* Directions
Lines containing the word "shown" should be extracted in full.

* Given records
---

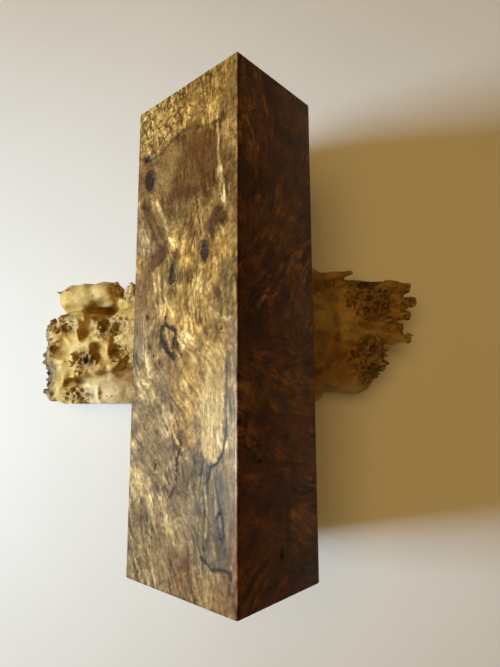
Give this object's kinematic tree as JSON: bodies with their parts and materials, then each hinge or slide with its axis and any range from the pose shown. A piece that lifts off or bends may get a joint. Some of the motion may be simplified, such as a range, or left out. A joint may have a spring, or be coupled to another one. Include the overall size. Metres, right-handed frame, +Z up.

---

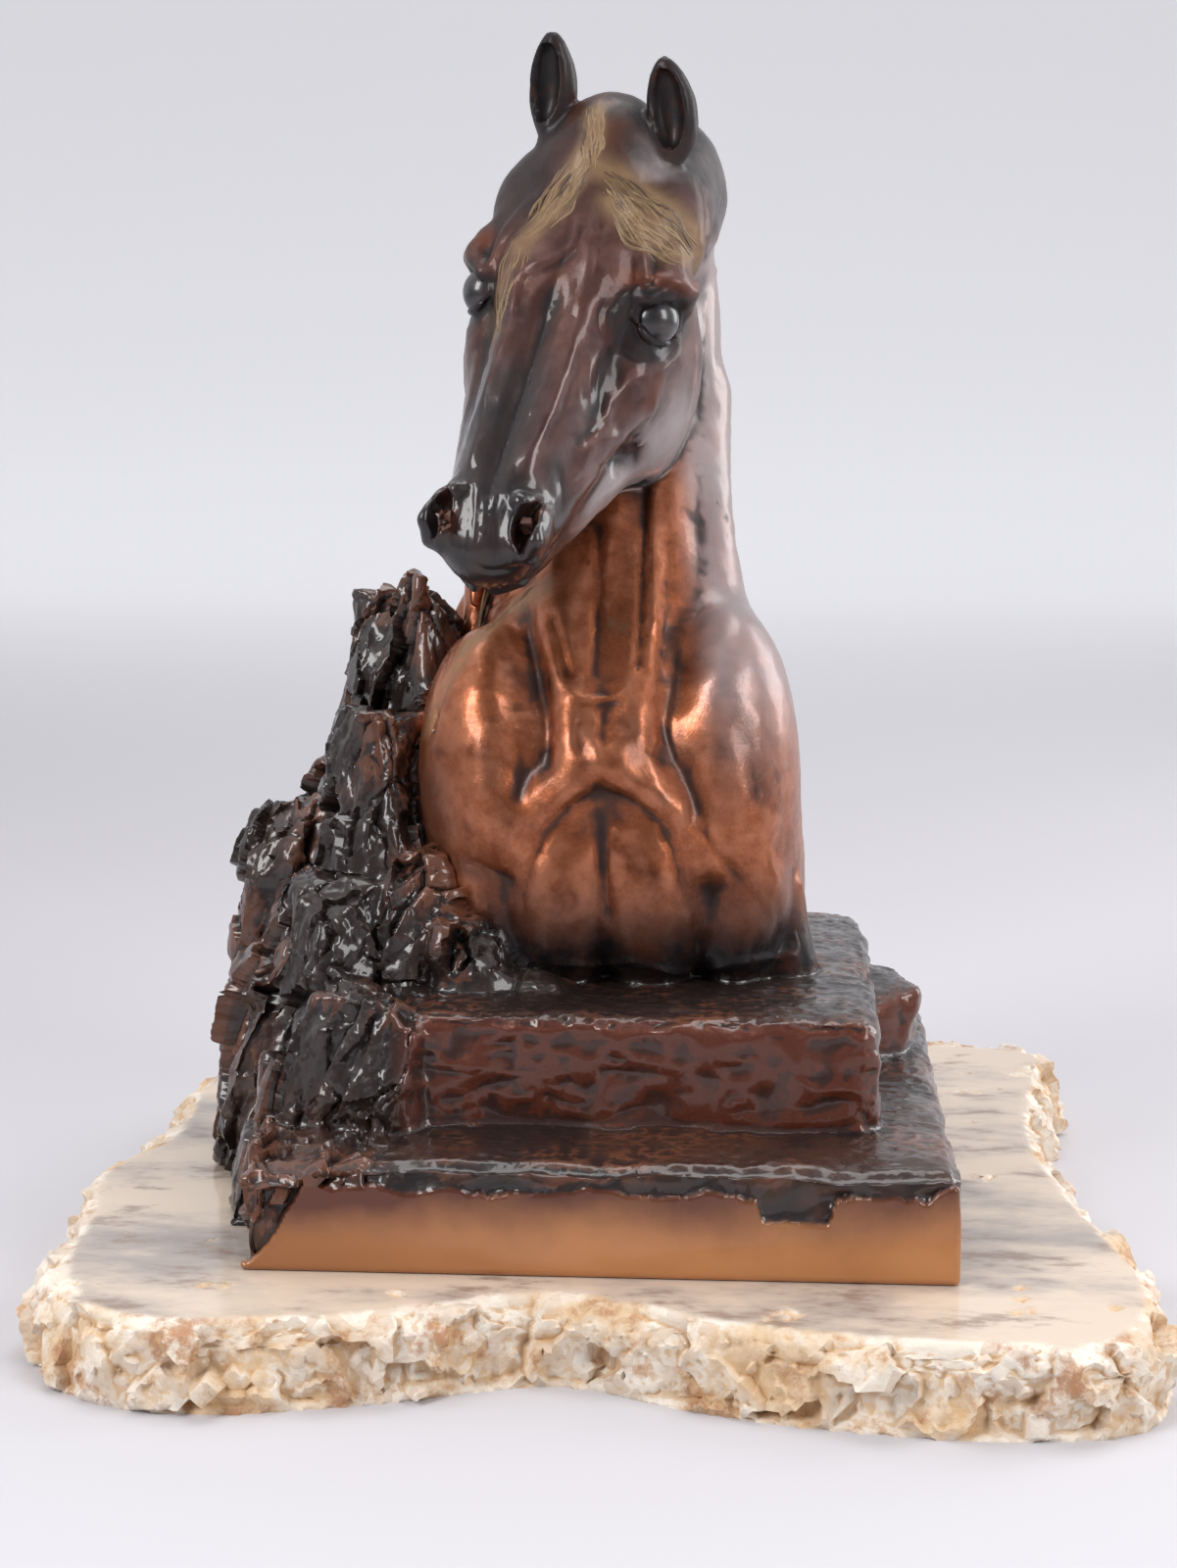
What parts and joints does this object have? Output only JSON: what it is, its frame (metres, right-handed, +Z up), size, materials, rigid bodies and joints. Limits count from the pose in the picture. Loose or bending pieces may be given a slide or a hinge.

---

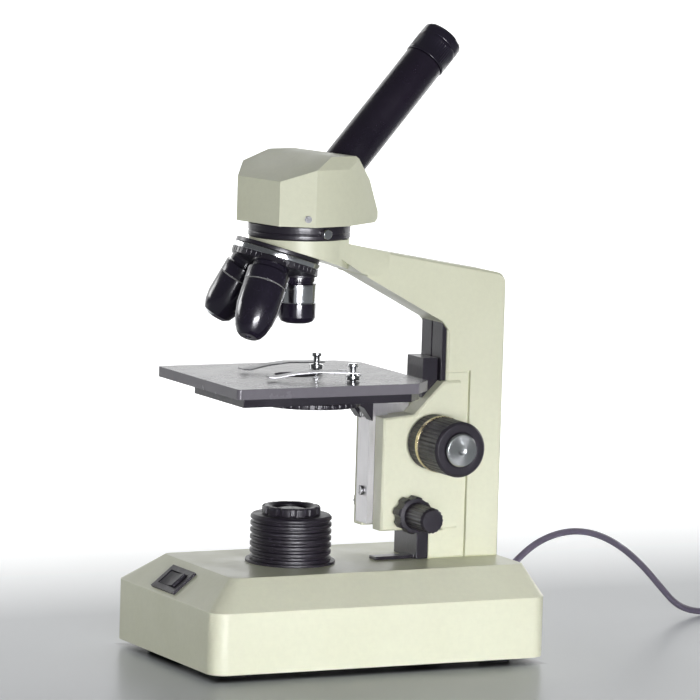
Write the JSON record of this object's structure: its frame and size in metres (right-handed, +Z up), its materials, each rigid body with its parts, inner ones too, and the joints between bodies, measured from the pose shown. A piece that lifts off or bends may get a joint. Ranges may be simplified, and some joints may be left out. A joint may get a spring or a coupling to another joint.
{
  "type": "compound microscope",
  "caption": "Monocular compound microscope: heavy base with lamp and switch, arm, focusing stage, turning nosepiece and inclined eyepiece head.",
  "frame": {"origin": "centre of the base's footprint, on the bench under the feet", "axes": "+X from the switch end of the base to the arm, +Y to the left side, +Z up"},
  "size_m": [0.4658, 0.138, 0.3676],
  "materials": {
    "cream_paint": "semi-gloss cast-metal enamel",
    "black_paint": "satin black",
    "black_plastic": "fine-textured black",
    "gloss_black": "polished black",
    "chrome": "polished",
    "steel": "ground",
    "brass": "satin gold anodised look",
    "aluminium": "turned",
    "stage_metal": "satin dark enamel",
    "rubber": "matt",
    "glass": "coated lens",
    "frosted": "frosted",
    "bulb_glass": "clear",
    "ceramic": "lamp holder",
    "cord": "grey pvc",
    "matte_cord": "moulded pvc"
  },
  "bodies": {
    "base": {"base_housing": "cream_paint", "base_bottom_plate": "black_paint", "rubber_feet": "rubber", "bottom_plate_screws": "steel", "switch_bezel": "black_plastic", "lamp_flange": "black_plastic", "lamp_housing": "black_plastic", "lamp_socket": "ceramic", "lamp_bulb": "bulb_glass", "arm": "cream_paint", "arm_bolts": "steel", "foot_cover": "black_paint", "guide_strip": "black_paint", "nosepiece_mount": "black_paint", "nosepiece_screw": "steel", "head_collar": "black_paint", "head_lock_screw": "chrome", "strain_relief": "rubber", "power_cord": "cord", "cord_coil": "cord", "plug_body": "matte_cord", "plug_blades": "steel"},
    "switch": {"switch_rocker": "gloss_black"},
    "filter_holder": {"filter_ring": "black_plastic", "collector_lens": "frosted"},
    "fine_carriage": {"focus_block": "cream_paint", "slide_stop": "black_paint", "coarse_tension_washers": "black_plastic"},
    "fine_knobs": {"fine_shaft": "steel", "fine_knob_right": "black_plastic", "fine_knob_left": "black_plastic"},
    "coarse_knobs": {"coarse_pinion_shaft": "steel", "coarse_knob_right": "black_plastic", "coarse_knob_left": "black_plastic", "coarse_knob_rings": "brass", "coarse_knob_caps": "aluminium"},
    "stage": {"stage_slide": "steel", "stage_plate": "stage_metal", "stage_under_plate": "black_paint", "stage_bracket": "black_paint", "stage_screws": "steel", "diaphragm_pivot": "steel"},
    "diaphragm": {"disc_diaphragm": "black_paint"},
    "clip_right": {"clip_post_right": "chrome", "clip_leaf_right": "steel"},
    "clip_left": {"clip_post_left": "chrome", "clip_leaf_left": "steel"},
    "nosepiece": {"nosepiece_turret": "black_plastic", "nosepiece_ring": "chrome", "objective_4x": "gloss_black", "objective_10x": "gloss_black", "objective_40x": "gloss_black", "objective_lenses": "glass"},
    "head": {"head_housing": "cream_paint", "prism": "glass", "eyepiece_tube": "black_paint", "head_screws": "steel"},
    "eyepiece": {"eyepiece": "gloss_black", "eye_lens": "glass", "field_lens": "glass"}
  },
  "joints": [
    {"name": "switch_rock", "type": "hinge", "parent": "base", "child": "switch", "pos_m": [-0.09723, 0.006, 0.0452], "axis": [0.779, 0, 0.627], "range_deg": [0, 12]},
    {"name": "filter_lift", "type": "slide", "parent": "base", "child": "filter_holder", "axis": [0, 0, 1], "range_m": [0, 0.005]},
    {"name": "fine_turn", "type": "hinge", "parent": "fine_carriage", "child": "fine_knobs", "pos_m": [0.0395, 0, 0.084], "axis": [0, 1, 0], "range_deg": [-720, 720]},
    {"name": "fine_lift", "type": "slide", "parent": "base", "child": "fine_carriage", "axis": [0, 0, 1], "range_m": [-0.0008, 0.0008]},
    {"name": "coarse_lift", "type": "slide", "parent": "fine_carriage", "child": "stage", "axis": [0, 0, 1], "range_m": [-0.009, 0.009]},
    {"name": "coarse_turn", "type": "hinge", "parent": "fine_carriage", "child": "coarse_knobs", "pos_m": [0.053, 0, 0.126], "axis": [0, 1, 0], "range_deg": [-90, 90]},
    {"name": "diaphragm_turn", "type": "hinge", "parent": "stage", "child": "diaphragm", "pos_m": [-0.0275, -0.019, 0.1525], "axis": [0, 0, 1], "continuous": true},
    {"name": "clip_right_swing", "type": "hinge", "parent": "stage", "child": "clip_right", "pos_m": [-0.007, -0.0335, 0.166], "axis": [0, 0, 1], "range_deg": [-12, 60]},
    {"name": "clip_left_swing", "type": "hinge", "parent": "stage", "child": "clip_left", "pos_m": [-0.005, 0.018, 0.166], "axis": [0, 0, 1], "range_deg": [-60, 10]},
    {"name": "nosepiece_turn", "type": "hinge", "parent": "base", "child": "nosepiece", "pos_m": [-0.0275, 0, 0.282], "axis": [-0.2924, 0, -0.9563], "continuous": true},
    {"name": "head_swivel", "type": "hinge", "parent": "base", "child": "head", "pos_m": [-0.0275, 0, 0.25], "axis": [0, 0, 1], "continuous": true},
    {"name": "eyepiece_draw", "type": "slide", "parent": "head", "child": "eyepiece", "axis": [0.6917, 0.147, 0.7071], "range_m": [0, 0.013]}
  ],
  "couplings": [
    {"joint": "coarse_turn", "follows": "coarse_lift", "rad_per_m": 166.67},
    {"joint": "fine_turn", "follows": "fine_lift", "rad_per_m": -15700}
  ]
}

---

* Task solution
Give this object's kinematic tree as JSON: bodies with their parts and materials, then each hinge or slide with its axis and any range from the pose shown. A piece that lifts off or bends may get a joint. Some of the motion may be simplified, such as a range, or left out. A joint may have a spring, or be coupled to another one. Include the overall size. Metres, right-handed frame, +Z up.
Write the JSON record of this object's structure: its frame and size in metres (right-handed, +Z up), its materials, each rigid body with its parts, inner ones too, and the joints between bodies, measured from the pose shown. A piece that lifts off or bends may get a joint. Ranges may be simplified, and some joints may be left out. A joint may get a spring or a coupling to another joint.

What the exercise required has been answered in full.